超高齢社会となったわが国では、高齢者のQOL維持や健康寿命の延長、医療費低減のために、筋骨格系疾患の予防対策が急がれる。しかしながら、本疾患の疫学エビデンスの集積はまだ十分ではない。東京大学医学部附属病院22 世紀医療センターの吉村 典子氏らは、全国9地域の1万2,019人の情報を統合したThe Longitudinal Cohorts of Motor System Organ(LOCOMO)スタディのデータを用い、膝痛と腰痛(およびその共存)について、有病率や関連因子を報告した。
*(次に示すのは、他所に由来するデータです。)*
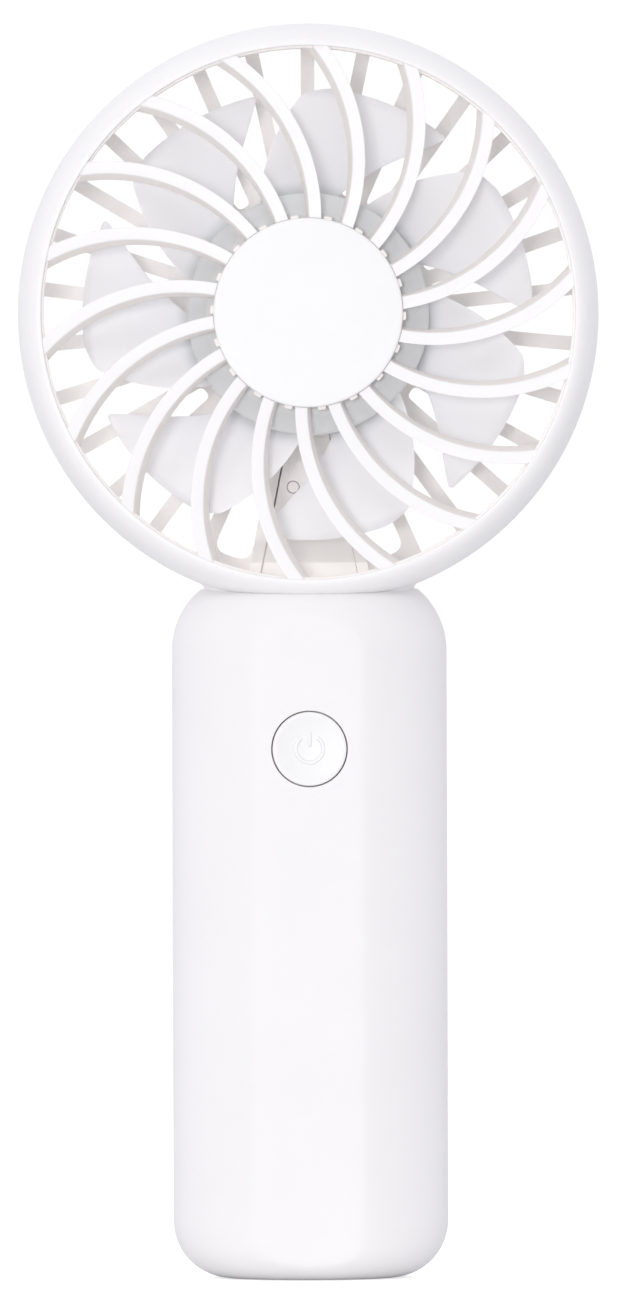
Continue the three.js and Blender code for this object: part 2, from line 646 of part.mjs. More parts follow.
// Half-width and half-depth of the handle at a height, for the outside or, with a wall, the inside.
function handleHalves(z, wall) {
  let a = HANDLE_HALF_W - wall;
  let b = HANDLE_HALF_D - wall;
  const inset = (round, past) => {
    const r = round - wall;
    return past > 0 ? r - Math.sqrt(Math.max(r ** 2 - past ** 2, 0)) : 0;
  };
  a -= inset(TOP_ROUND_W, z - TOP_ROUND_Z) + inset(BASE_ROUND_W, BASE_ROUND_W - z);
  b -= inset(TOP_ROUND_D, z - TOP_ROUND_Z) + inset(BASE_ROUND_D, BASE_ROUND_D - z);
  return [a, b];
}

function handleBody(wall) {
  const heights = [];
  for (let i = 0; i < 4; i += 1) {
    heights.push(wall + (BASE_ROUND_D - wall) * (1 - Math.cos((i / 4) * 90 * DEG)));
  }
  heights.push(BASE_ROUND_D, BASE_ROUND_W);
  const lastHeight = wall ? HANDLE_TOP_Z - wall : TOP_EDGE_Z - 0.4;
  for (let i = 0; i <= 3; i += 1) {
    heights.push(TOP_ROUND_Z + ((lastHeight - TOP_ROUND_Z) * i) / 3);
  }
  const levels = heights.map((z) => [z, ...handleHalves(z, wall)]);
  if (!wall) {
    levels.push([TOP_EDGE_Z, handleHalves(TOP_EDGE_Z, 0)[0], TOP_EDGE_HALF_D]);
    levels.push([HANDLE_TOP_Z, handleHalves(HANDLE_TOP_Z, 0)[0], TOP_HALF_D]);
  }
  return loft(levels, 36);
}

const screwPlaces = SHELL_SCREW_Z.flatMap((z) => [[-SHELL_SCREW_X, z], [SHELL_SCREW_X, z]]);

// The whole handle before it is parted into two shells.
function handleWhole() {
  const landCut = box(-30, 30, -30, LAND_Y, -1, 130);
  const innerLand = box(-30, 30, -30, LAND_Y + HANDLE_WALL, -1, 130);
  const outside = handleBody(0).subtract(landCut);
  const inside = handleBody(HANDLE_WALL).subtract(innerLand);
  const bosses = screwPlaces.map(([x, z]) => bar(BOSS_R, -30, 30, x, z, 12));
  const headCut = turned([
    [0, HEAD_FRONT_Y - GAP], ...rimRound(GAP), ...cupProfile(-GAP), [0, HEAD_BACK_Y + GAP],
  ], 120);
  const neckHole = neckColumn(GAP, NECK_FLANGE_TOP_Z, 130);
  const hollow = outside.subtract(inside);
  const midWall = handleBody(HANDLE_WALL / 2).subtract(innerLand);
  const withBosses = joined(hollow, joined(bosses).intersect(midWall));
  return withBosses.subtract(joined(headCut, neckHole));
}

function frontShell(whole) {
  const half = box(-40, 40, -40, SHELL_SPLIT_Y - GAP / 2, -5, 140);
  const buttonHole = bar(BUTTON_R + GAP, -30, -10, 0, BUTTON_Z, 32);
  const pilots = screwPlaces.map(([x, z]) => bar(SCREW_R + GAP, -9, 30, x, z, 10));
  const { half: postHalf } = BOARD_POSTS;
  const boardPosts = BOARD_POSTS.z.flatMap((z) => [-BOARD_POSTS.x, BOARD_POSTS.x].map((x) => (
    box(x - postHalf, x + postHalf, LAND_Y + HANDLE_WALL - 0.5, BOARD_FRONT_Y - GAP,
      z - postHalf, z + postHalf))));
  return joined(whole.intersect(half), boardPosts).subtract(joined(buttonHole, pilots));
}

function rearShell(whole) {
  const half = box(-40, 40, SHELL_SPLIT_Y + GAP / 2, 40, -5, 140);
  const holes = screwPlaces.map(([x, z]) => joined(
    bar(SCREW_R + GAP, -5, 30, x, z, 10),
    bar(SCREW_WELL_R, SCREW_SEAT_Y, 30, x, z, 14),
  ));
  const portHole = box(-PORT_HALF_W - GAP, PORT_HALF_W + GAP, 8, 30, PORT_Z - PORT_HALF_H - GAP,
    PORT_Z + PORT_HALF_H + GAP);
  const { y0, y1, half: postHalf } = CHARGE_POSTS;
  const boardUnder = PORT_Z - PORT_HALF_H - GAP - CHARGE_BOARD.thick;
  const posts = [-CHARGE_POSTS.x, CHARGE_POSTS.x].map((x) => (
    box(x - postHalf, x + postHalf, y0, y1, HANDLE_WALL - 0.5, boardUnder - GAP)));
  const cradle = CELL_CRADLES;
  const cradles = cradle.z.map((z) => (
    box(-cradle.halfW, cradle.halfW, cradle.y0, cradle.y1, z - cradle.half, z + cradle.half)));
  const cellSpace = post(CELL_R + GAP, CELL_Z - 2, CELL_Z + CELL_LENGTH + 2, 0, CELL_Y, 28);
  return joined(whole.intersect(half), posts, joined(cradles).subtract(cellSpace))
    .subtract(joined(joined(holes), portHole));
}

function shellScrew(x, z) {
  const seat = SCREW_SEAT_Y + GAP;
  const { r, height, slotLength, slotWidth, slotDepth } = SCREW_HEAD;
  const head = bar(r, seat, seat + height, x, z, 14);
  const slots = [[slotLength, slotWidth], [slotWidth, slotLength]].map(([w, h]) => (
    box(x - w / 2, x + w / 2, seat + height - slotDepth, seat + height + 1, z - h / 2, z + h / 2)));
  return joined(head, bar(SCREW_R, SCREW_TIP_Y, seat + 0.3, x, z, 8)).subtract(joined(slots));
}

// ---- button, switch and board --------------------------------------------

function powerButton() {
  const wallInside = LAND_Y + HANDLE_WALL;
  const face = BUTTON_FACE_Y;
  const profile = [
    [0, face + 0.35], [3, face + 0.22], [BUTTON_R - 0.5, face], [BUTTON_R, face + 0.4],
    [BUTTON_R, wallInside + GAP], [BUTTON_FLANGE_R, wallInside + GAP], [BUTTON_FLANGE_R, wallInside + 1.1],
    [1.6, wallInside + 1.1], [1.6, wallInside + 1.4], [0, wallInside + 1.4],
  ];
  const points = profile.map(([r, y]) => new THREE.Vector2(r, y));
  points.push(points[0].clone());
  const g = new THREE.LatheGeometry(points, 24);
  g.translate(0, 0, BUTTON_Z);
  return solid(g);
}

const plungerFront = LAND_Y + HANDLE_WALL + 1.4 + GAP;
const switchFront = BOARD_FRONT_Y - GAP - SWITCH_DEPTH;

function switchBody() {
  const half = SWITCH_SIZE / 2;
  const body = box(-half, half, switchFront, BOARD_FRONT_Y - GAP, BUTTON_Z - half, BUTTON_Z + half);
  return body.subtract(bar(PLUNGER_R + GAP, switchFront - 1, switchFront + 2, 0, BUTTON_Z, 16));
}

const switchPlunger = () => bar(PLUNGER_R, plungerFront, switchFront + 1, 0, BUTTON_Z, 16);

function circuitBoard() {
  const { halfW, z0, z1 } = BOARD_OUTLINE;
  const board = box(-halfW, halfW, BOARD_FRONT_Y, BOARD_FRONT_Y + BOARD_THICK, z0, z1);
  const chip = box(-2.5, 2.5, BOARD_FRONT_Y - 1.2, BOARD_FRONT_Y + 0.1, 77, 82);
  const coil = box(3.5, 7.5, BOARD_FRONT_Y - 2, BOARD_FRONT_Y + 0.1, 76.5, 80.5);
  const parts = [-7, -5].map((x) => box(x, x + 1, BOARD_FRONT_Y - 0.6, BOARD_FRONT_Y + 0.1, 79, 81));
  return joined(board, chip, coil, parts);
}

// ---- battery and charging ------------------------------------------------

function batteryCell() {
  const z1 = CELL_Z + CELL_LENGTH;
  const body = post(CELL_R, CELL_Z, z1 - 0.8, 0, CELL_Y, 28);
  return joined(body, post(3, z1 - 1, z1, 0, CELL_Y, 14));
}

function batteryTab(z) {
  return box(-3, 3, CELL_Y - 8, CELL_Y + 3, z, z + 0.3);
}

function chargeBoard() {
  const z1 = PORT_Z - PORT_HALF_H - GAP;
  const { halfW, y0, y1, thick } = CHARGE_BOARD;
  return box(-halfW, halfW, y0, y1, z1 - thick, z1);
}

// Oval metal receptacle, open to the back, with its contact tongue.
function usbSocket() {
  const oval = (halfW, halfH) => {
    const s = new THREE.Shape();
    s.absarc(-(halfW - halfH), 0, halfH, Math.PI / 2, (3 * Math.PI) / 2, false);
    s.absarc(halfW - halfH, 0, halfH, -Math.PI / 2, Math.PI / 2, false);
    return s;
  };
  const shell = slab(oval(PORT_HALF_W, PORT_HALF_H), 8.6, 16, PORT_Z);
  const mouth = slab(oval(PORT_HALF_W - 0.35, PORT_HALF_H - 0.35), 9.6, 17, PORT_Z);
  const tongue = box(-3.3, 3.3, 9, 14.6, PORT_Z - 0.35, PORT_Z + 0.35);
  return joined(shell.subtract(mouth), tongue);
}

// ---- assembly ------------------------------------------------------------

const finishes = {
  shell: { color: 0xf6f5f6, roughness: 0.5, metalness: 0 },
  impeller: { color: 0xe2e1e6, roughness: 0.45, metalness: 0 },
  steel: { color: 0xb8bbc0, roughness: 0.35, metalness: 1 },
  brass: { color: 0xb89b5e, roughness: 0.4, metalness: 1 },
  dark: { color: 0x2a2a2c, roughness: 0.6, metalness: 0 },
  board: { color: 0x1f5a3a, roughness: 0.5, metalness: 0 },
  cell: { color: 0x3c79b4, roughness: 0.4, metalness: 0 },
  red: { color: 0xb02a22, roughness: 0.5, metalness: 0 },
  black: { color: 0x1c1c1e, roughness: 0.5, metalness: 0 },
};

const fan = new THREE.Group();

function add(name, body, finish) {
  const { vertProperties, triVerts } = body.getMesh();
  const g = new THREE.BufferGeometry();
  g.setAttribute('position', new THREE.BufferAttribute(new Float32Array(vertProperties), 3));
  g.setIndex(new THREE.BufferAttribute(new Uint32Array(triVerts), 1));
  const mesh = new THREE.Mesh(g, new THREE.MeshStandardMaterial(finishes[finish]));
  mesh.name = name;
  fan.add(mesh);
}

add('front_grille', frontGrille(), 'shell');
add('hub_cap', hubCap(), 'shell');
add('rear_grille', rearGrille(), 'shell');
add('wire_channel_cover', channelCover(), 'shell');
add('impeller', impeller(), 'impeller');

add('motor_can', motorCan(), 'steel');
add('motor_magnet', motorMagnet(), 'dark');
add('motor_front_bush', bush(MOTOR_FRONT_Y - 1.2, MOTOR_FRONT_Y - 1.2 + BUSH_LENGTH.front), 'brass');
add('motor_rear_bush', bush(END_PLATE.noseY - 0.2 - BUSH_LENGTH.rear, END_PLATE.noseY - 0.2), 'brass');
add('motor_end_plate', motorEndPlate(), 'dark');
add('motor_armature', motorArmature(), 'steel');
add('motor_shaft', bar(SHAFT_R, SHAFT_FRONT_Y, END_PLATE.noseY, 0, HEAD_Z, 14), 'steel');

const whole = handleWhole();
add('handle_front_shell', frontShell(whole), 'shell');
add('handle_rear_shell', rearShell(whole), 'shell');
screwPlaces.forEach(([x, z], i) => add(`shell_screw_${i + 1}`, shellScrew(x, z), 'steel'));

add('power_button', powerButton(), 'shell');
add('switch_body', switchBody(), 'dark');
add('switch_plunger', switchPlunger(), 'black');
add('circuit_board', circuitBoard(), 'board');

add('battery_cell', batteryCell(), 'cell');
add('battery_tab_top', batteryTab(CELL_Z + CELL_LENGTH + GAP), 'steel');
add('battery_tab_bottom', batteryTab(CELL_Z - 2 * GAP), 'steel');
add('charge_board', chargeBoard(), 'board');
add('usb_socket', usbSocket(), 'steel');

const boardBack = BOARD_FRONT_Y + BOARD_THICK + WIRE_R + GAP;
const motorWire = (x) => wire([
  [x, 14.15, HEAD_Z - 6.5], [x, 14.15, HEAD_Z - 13], [x, 13.7, HEAD_Z - 20], [x, 13.7, HEAD_Z - 35],
  [x, 12, HEAD_Z - 40], [x, 8.6, HEAD_Z - 44], [x, 5.8, HEAD_Z - 48], [x, 5.6, HEAD_Z - 56],
  [x, 4, HEAD_Z - 62], [x, -2, HEAD_Z - 65], [x, boardBack, HEAD_Z - 66],
]);
add('motor_wire_red', motorWire(-0.6), 'red');
add('motor_wire_black', motorWire(1), 'black');
add('battery_wire_red', wire([
  [5, CELL_Y, 90.5], [5, CELL_Y, 92.5], [5, 0, 94], [5, -3.5, 95], [5, boardBack, 95.5],
]), 'red');
add('battery_wire_black', wire([
  [0, -4.6, CELL_Z - 1.6], [4, -5.3, CELL_Z - 2.6], [8.4, -5.6, CELL_Z + 2], [8.6, -5.6, CELL_Z + 20],
  [8.6, -5.6, CELL_Z + 44], [8.2, boardBack, CELL_Z + 52],
]), 'black');

export default fan;
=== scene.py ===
"""Handheld electric fan: visual pieces, materials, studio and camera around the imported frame.

Lengths are written in millimetres and scaled to metres where a mesh is made.
X is to the right, Y to the back, Z up; the front faces -Y.
"""
import json
import math

import bmesh
import bpy
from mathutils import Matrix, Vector

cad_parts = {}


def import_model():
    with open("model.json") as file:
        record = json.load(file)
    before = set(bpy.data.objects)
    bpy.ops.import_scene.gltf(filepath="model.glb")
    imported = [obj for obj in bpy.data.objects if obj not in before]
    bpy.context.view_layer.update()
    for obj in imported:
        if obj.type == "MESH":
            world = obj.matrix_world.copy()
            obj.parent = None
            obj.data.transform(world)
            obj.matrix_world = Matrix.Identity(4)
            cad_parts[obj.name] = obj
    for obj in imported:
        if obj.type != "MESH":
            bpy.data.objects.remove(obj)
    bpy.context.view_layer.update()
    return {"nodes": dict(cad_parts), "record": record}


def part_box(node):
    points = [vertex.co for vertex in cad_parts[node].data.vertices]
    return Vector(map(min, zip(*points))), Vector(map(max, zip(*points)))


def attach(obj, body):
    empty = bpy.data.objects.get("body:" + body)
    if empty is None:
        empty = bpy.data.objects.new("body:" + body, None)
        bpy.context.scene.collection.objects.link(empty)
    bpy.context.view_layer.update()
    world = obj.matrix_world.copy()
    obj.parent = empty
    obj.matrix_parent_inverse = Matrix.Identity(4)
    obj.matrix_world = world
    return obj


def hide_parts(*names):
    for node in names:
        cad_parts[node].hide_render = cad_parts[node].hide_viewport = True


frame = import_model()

MM = 0.001


def box_mm(node):
    """Lowest and highest corner of a CAD node, in millimetres."""
    lo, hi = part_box(node)
    return Vector(lo) / MM, Vector(hi) / MM


# ---- sizes, from the frame where it has them -----------------------------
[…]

Journal of Bone and Mineral Metabolism誌オンライン版2013年11月9日号に掲載。
LOCOMOスタディは、筋骨格系疾患の予防を目的に設けたいくつかのコホートからの情報を統合するために、厚生労働省より助成金を受け2008年に開始された研究である。
著者らは、東京(2地域)、和歌山(2地域)、広島、新潟、三重、秋田、群馬の各都県に位置する9地域を含むコホートで1万2,019人(男性3,959人、女性8,060人)の情報を統合し、評価した。LOCOMOスタディのベースライン調査では、インタビュアーによるアンケート、身体計測、医療情報の記録、X線撮影、骨密度測定が行われた。
ベースライン調査の主な結果は以下のとおり。
・膝痛の有病率は32.7%(男性27.9%、女性35.1%)、腰痛の有病率は37.7%(男性34.2%、女性39.4%)であった。
・ベースライン調査で膝痛・腰痛の両方について調査された9,046人のうち、どちらの痛みもある人は12.2%(男性10.9%、女性12.8%)であった。
・ロジスティック回帰分析により、「高齢」「女性」「高BMI」「農村地域居住」「腰痛あり」が、「膝痛あり」に有意に影響していることが示された。同様に、「高齢」「女性」「高BMI」「農村地域居住」「膝痛あり」は、「腰痛あり」に有意に影響していた。